Ultimately, everything we do centers around our students. Here is a sampling of their incredible work.
Graduate Student News
William Blake’s research, “The Brooding Spirit of the Law: Supreme Court Justices Reading Dissents from the Bench,” was featured in The New York Times on March 8, 2010.
Daniel Nogueira Budny and Matt Buehler were awarded, respectively, 2010 and 2009 Boren Fellowships to support their research. Budny researches leftist parties in Latin American democracies. Buehler studies political parties in North African authoritarian states.
Michael Dennis received a Dissertation Support Fellowship in 2010 from the Social Science Research Council’s Eurasia Program to support his project, “Chechen Refugees and the Politics of Violence.”
Roy Germano won the 2010 Michael H. Granof Outstanding Graduate Student Award. Germano researches the conditions shaping international migration from the Third World to the advanced industrialized world.
Austin Hart was awarded a dissertation improvement grant in 2009 from the National Science Foundation for his project, “Campaigning for the Economy: Campaign Rhetoric and the Economic Vote in the U.S. and Mexico.”
Regina Goodnow was awarded a 2010-11 Fulbright-Hays Fellowship to support her investigation of constitutional change in Ukraine.
Pete Mohanty received the Amy Eckert Award for Ethics and International Relations at the International Studies Association-West conference in 2009 for his paper, “The Multitude and the Polis: Inclusion and Exclusion Considered in a Global Context.”
Undergraduate Student News
Established in 1898, the William Jennings Bryan Prize was the university’s first endowment. The Department of Government awards this prize to students who write the top theses in each year’s honors class. The 2010 winners are:
Peter Carey, “Connecting the Dots: A Social Network Analysis of Law Enforcement’s Role in the Decline of Jemaah Islamiyah”
John Lewis, “United Nation: Bipartisanship as Signaling in the Fight for International Institutions”
Shane O’Neal, “Humanitarian Intervention that Promotes Self Determination: An Argument for Community-based Understandings of Human Rights”
Alexa Sendukas, “A Global Analysis of Women in Political Office: The Disjuncture between Elections and Appointments”
Nathan Abell received the 2010 first place prize for Best Undergraduate Student Paper at the Illinois State University National Conference for Students of Political Science for his paper, “Theory and Practice of Structural Agenda Setting: A Case Study of U.S. HIV/AIDS Policy from 1979 to 1989.”
Ryan Cooper won the second place prize in 2009 at the 17th Annual National Conference on Undergraduate Research for his paper, “Meaning versus Authority: A Defense of Extra-Constitutional Prerogative.”

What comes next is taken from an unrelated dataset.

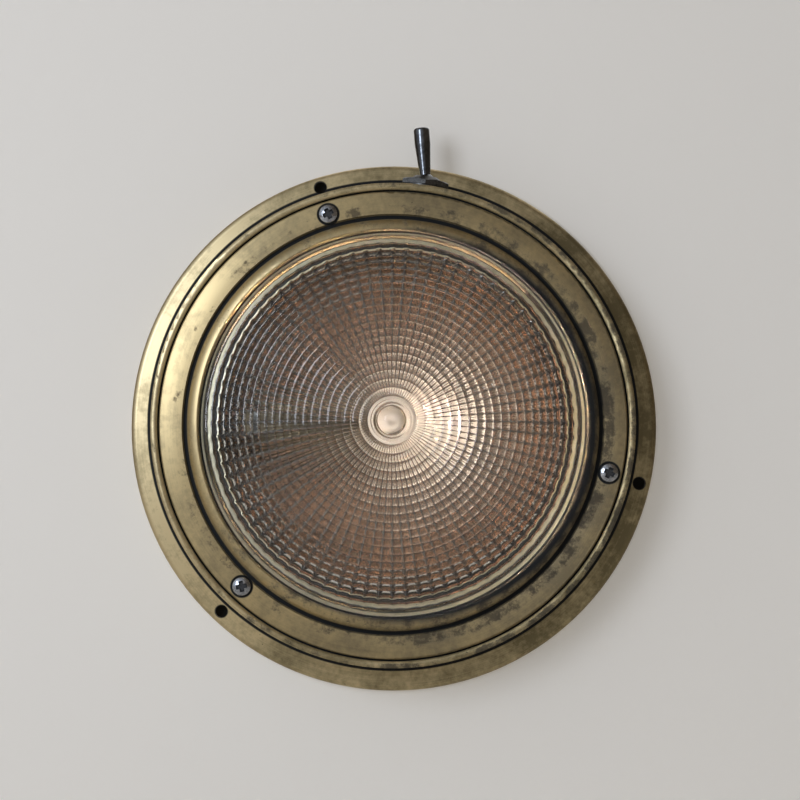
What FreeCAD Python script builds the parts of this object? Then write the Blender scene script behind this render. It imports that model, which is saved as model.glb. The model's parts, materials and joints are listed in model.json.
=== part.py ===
import FreeCAD, Part
import math
import os

# Round brass bulkhead lamp: flange, drum, bezel, pressed-glass lens and a toggle switch on its side.
# X points right and Z up. The wall is the plane y = 0 and the lamp's axis points out of it, along -Y.
# A height is a distance from the wall, so height h lies at y = -h. Lengths are millimetres, angles degrees.
# Angles round the lamp are counted from +X towards +Z.

# Spun body: flange, drum wall and rolled bead
SHEET = 1.2
DRUM_R = 85.8
FLANGE_WIDTH = 9.2
FLANGE_EDGE_H = 1.6
FLANGE_ROUND = 2.3
FLANGE_RISE = 0.5
FOOT_ROUND = 1.2
BEAD_WIDTH = 2.4
BEAD_RISE = 2.6
BEAD_CROWN = 0.6
WALL_HOLE_R = 2.15
WALL_HOLE_OUT = 5.1
WALL_HOLE_ANGLE = 107.0
WALL_HOLE_COUNT = 3

# Bezel: flat band with its screws, a dark groove, and the raised lip round the lens
BEZEL_GAP = 0.6
BEZEL_EDGE_RISE = 1.2
BEZEL_EDGE_ROUND = 0.9
BAND_WIDTH = 8.2
BAND_RISE = 0.9
BAND_CROWN = 0.25
GROOVE_WIDTH = 1.9
GROOVE_DEPTH = 1.6
LIP_WIDTH = 4.3
LIP_RISE = 3.8
LIP_ROUND = 0.7
SCREW_ANGLES = (107.1, -12.7, -133.0)
SCREW_FROM_EDGE = 4.8
SCREW_R = 1.7
SCREW_HOLE_PLAY = 0.3
SCREW_HEAD_R = 3.5
SCREW_HEAD_H = 2.0
SCREW_DOME = 0.9
SCREW_LENGTH = 14.0
SPOTFACE_R = 4.0
SPOTFACE_RISE = 0.35
CROSS_WIDTH = 1.1
CROSS_SPAN = 3.8
CROSS_DEPTH = 1.3

# Lens: ribbed glass dome with a button in the middle and a flange under the bezel
DOME_RISE = 28.8
DOME_EDGE_OVER_FLANGE = 1.5
GLASS = 4.0
LENS_PLAY = 0.3
LENS_FLANGE = 2.7
LENS_FLANGE_T = 2.5
SEAT_REACH = 6.6
GASKET_T = 1.0
GASKET_SETBACK = 4.4
RIB_PITCH = 3.04
RIB_HEIGHT = 0.4
RIB_START = 8.0
EDGE_PLAIN = 0.8
KNOB_R = 4.9
KNOB_RISE = 2.4
KNOB_RING_RISE = 0.8

# Toggle switch, carried by its threaded bushing in the drum wall
SWITCH_ANGLE = 82.4
BUSHING_R = 5.95
BUSHING_BORE = 3.5
BUSHING_OUT = 4.2
BUSHING_CHAMFER = 1.2
BUSHING_HOLE_PLAY = 0.25
NUT_FLATS = 16.5
NUT_T = 2.0
NUT_CHAMFER = 30.0
NUT_OVER_FLANGE = 0.5
WASHER_R = 7.8
WASHER_T = 0.6
BACK_NUT_FLATS = 13.0
BACK_NUT_T = 1.8
LEVER_TILT = 12.0
LEVER_BALL_R = 3.4
LEVER_BASE_R = 1.95
LEVER_TIP_R = 2.85
LEVER_LENGTH = 19.8
LEVER_TIP_ROUND = 1.0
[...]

Robbie Earle, in 2009, won a George H. Mitchell Undergraduate Student Award for Academic Excellence for his thesis, “African Voices and Policy Effort: Why Public Opinion Matters in the Fight Against AIDS.”
Cecilia Lopez and Rachel Wade received 2009 Ted Strauss Civic Internship Awards. Lopez worked as a government relations fellow at the Hispanic College Fund. Wade participated in the Investigative Internship Program at Georgetown University Law School’s Criminal Justice Clinic.
Johnny Meyer is the 2010 Grand Prize winner of the George H. Mitchell Undergraduate Student Award for Academic Excellence. Meyer is also a 2010 Dean’s Distinguished Graduate. Meyer’s original play, “American Volunteers,” draws from his experience in the U.S. Army. His honors thesis was “Elections and Ethnic Conflict: Party Fragmentation and Intracommunity Competition in Iraq, 2005-2009.”
Anjali Mohan, a Dean’s Distinguished Graduate in 2009, led student efforts on the Barbara Jordan Statue Project along with fellow members of the Orange Jackets, a student service organization.